We need timewise data and we need timewise first-hand accounts. To adapt the wisdom of Philip Warren Anderson, we may know how a shrinking wetland may exacerbate the intensity of the next flood, but we cannot ever derive from this relationship knowledge of the specific ways in which people, and then the country, suffer, diminish and fade away.
The persistence of these two myopias also feeds the bane of incrementalism. By definition, incremental events occur orders of magnitude more often than significant events (so to speak), so it is more efficient to evolve to monitor and record the former. This applies as much to our memories as it does to the economics of newsrooms.
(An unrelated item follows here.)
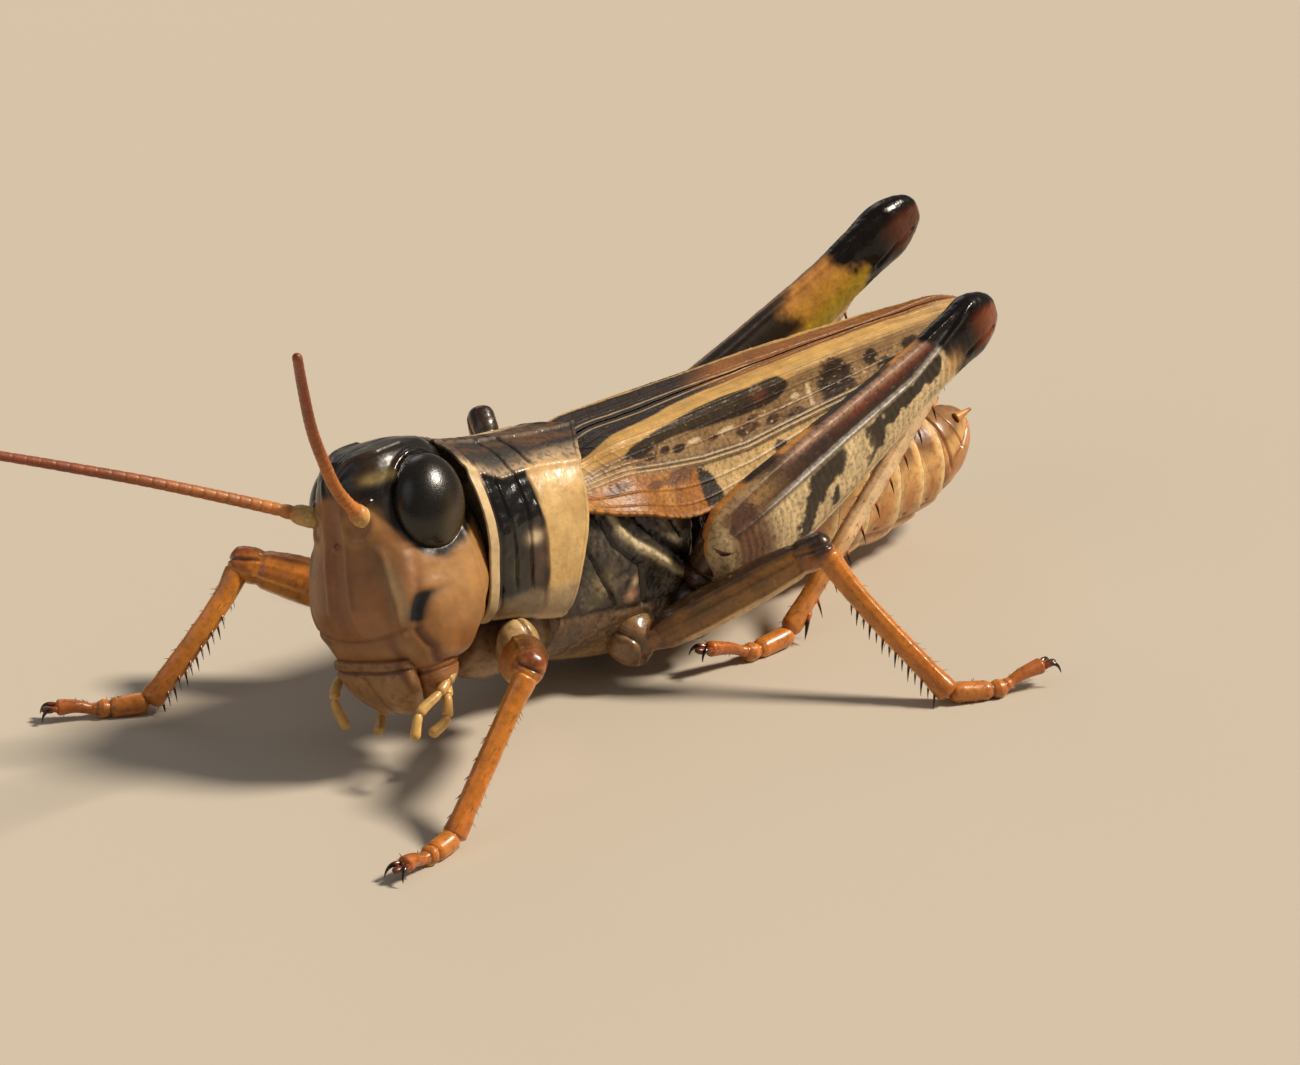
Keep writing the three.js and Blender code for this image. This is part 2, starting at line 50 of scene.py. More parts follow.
# ---- Numbers and fields ----
def unit(v):
    return v / np.maximum(np.linalg.norm(v, axis=-1, keepdims=True), 1e-12)


def power(value, exponent):
    return np.sign(value) * np.abs(value) ** exponent


def lerp(a, b, t):
    return a + (b - a) * t


def clamp(value):
    return np.clip(value, 0, 1)


def steps(count):
    return np.linspace(0, 1, count)


def circle(count):
    return np.linspace(0, 2 * math.pi, count, endpoint=False)


def ease(value, low, high):
    """0 below low, 1 above high and smooth between them."""
    t = clamp((value - low) / (high - low))
    return t * t * (3 - 2 * t)


def band(value, low, high, soft):
    """1 between low and high, fading over soft on both sides."""
    return ease(value, low - soft, low + soft) * (1 - ease(value, high - soft, high + soft))


def bump(value, width):
    return np.exp(-((value / width) ** 2))


def spot(a, b, at, size):
    """A round mark in two surface coordinates."""
    return np.exp(-(((a - at[0]) / size[0]) ** 2 + ((b - at[1]) / size[1]) ** 2))


def line(a, b, points, width):
    """A soft line through points in two surface coordinates."""
    best = 1e9
    for (a0, b0), (a1, b1) in zip(points[:-1], points[1:]):
        da, db = a1 - a0, b1 - b0
        t = clamp(((a - a0) * da + (b - b0) * db) / (da * da + db * db))
        best = np.minimum(best, (a - a0 - t * da) ** 2 + (b - b0 - t * db) ** 2)
    return np.exp(-best / width**2)


def colour(code):
    """Linear red, green and blue of a code such as #c08a35; a colour stays as it is."""
    if not isinstance(code, str):
        return code
    value = np.array([int(code[i : i + 2], 16) for i in (1, 3, 5)]) / 255
    return np.where(value <= 0.04045, value / 12.92, ((value + 0.055) / 1.055) ** 2.4)


def coats(base, *layers):
    """A base colour with others laid over it, each followed by its amount, which may vary."""
    paint = colour(base)
    for top, amount in zip(layers[::2], layers[1::2]):
        paint = paint + (colour(top) - paint) * clamp(amount)[..., None]
    return paint


def clouded(paint, amount):
    return paint * (1 + amount)[..., None]


def scramble(i, j, k, seed):
    """A number from 0 to 1 for each cell of a lattice."""
    h = (i * 73856093) ^ (j * 19349663) ^ (k * 83492791) ^ (seed * 2654435761)
    h = (h & 0xFFFFFFFF).astype(np.uint64)
    h = ((h ^ (h >> 15)) * 2246822519) & 0xFFFFFFFF
    h = ((h ^ (h >> 13)) * 3266489917) & 0xFFFFFFFF
    return (h ^ (h >> 16)).astype(float) / 0xFFFFFFFF


def noise(p, size, seed):
    """Smooth noise from -1 to 1 in two octaves with features of that size, in millimetres."""
    total = 0
    for octave, weight in enumerate((1, 0.5)):
        q = p / size * 2**octave + 37
        cell = np.floor(q).astype(np.int64)
        f = q - cell
        f = f * f * (3 - 2 * f)
        value = 0
        for corner in range(8):
            step = [corner & 1, corner >> 1 & 1, corner >> 2]
            share = np.abs(1 - np.array(step) - f)
            at = (cell[..., i] + step[i] for i in range(3))
            value = value + share[..., 0] * share[..., 1] * share[..., 2] * scramble(*at, seed + octave)
        total = total + (2 * value - 1) * weight
    return total / 1.5


def dots(p, size, seed):
    """Distance to the nearest of scattered points, one to a cell of that size, in cells."""
    q = p / size + 91
    cell = np.floor(q).astype(np.int64)
    best = 9
    for step in range(27):
        c = [cell[..., a] + step // 3**a % 3 - 1 for a in range(3)]
        d = sum((c[a] + scramble(*c, seed + a) - q[..., a]) ** 2 for a in range(3))
        best = np.minimum(best, d)
    return np.sqrt(best)


# ---- Curves and surfaces ----
def axes(p):
    return p[..., 0], p[..., 1], p[..., 2]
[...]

We tend to get caught up in the day-to-day and are capable within weeks of forgetting something that happened last year; unscrupulous politicians play to this gallery by lying through their teeth about something happening when it didn’t (or vice versa), offending the memories of all those who have died because of a storm or a flood and yet others who survive but on the brink of tragedy. On the other hand, newsrooms are staffed with more journalists attuned to the small details but not implicitly able to piece all of them together into the politically and economically inconvenient big picture (there are exceptions, of course).
I am not sure when we entered the crisis period of climate change but in mid-2022, it is a trivial fact that we are in the thick of it – the thick of a beast that assails us both in space and through time. In response, we must change the way we cognise disasters. The Assam floods are ongoing – and so are the Kosi, the Sabarmati and the Cauvery floods. We just haven’t seen the waters go wild yet.